Several officials from Nortel insisted the technology to make the switch from “zee” to “zed” was simply not yet available. But by mid-afternoon Friday, following several calls from a reporter, the company’s director of corporate communications said Nortel would change the “zee” to “zed” as soon as possible.
And then, of course, there is the infamous Joe Canadian rant from Molson’s, which although overplayed and out of date, still merits mention in the discussion:
Hey, I’m not a lumberjack, or a fur trader, and I don’t live in an igloo, or eat blubber or own a dogsled. And I don’t know Jimmy, Sally or Suzy from Canada, although I’m certain they’re really, really nice. I have a Prime Minister… not a president, I speak English and French, not American and I pronounce it About, not A-boot.

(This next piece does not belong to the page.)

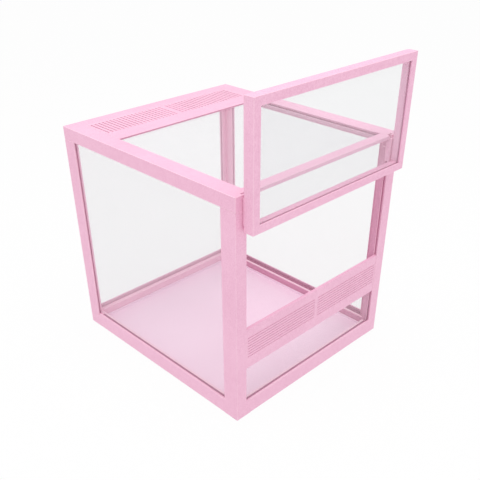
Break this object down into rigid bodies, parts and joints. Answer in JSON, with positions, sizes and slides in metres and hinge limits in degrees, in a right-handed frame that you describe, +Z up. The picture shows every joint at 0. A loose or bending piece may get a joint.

I can proudly sew my country’s flag on my backpack, I believe in peacekeeping, not policing, diversity not assimilation, and that the beaver is a truly proud and noble animal. A toque is a hat, a chesterfield is a couch, and it IS pronounced Zed, not Zee… ZED!! Canada is the 2nd largest land mass, the 1st nation of hockey, and the best part of North America. My name is Joe and I AM CANADIAN! Thank you.
So you see, dearest Nancy, it DOES matter, in a patriotic sort of way. Aren’t you sorry you asked?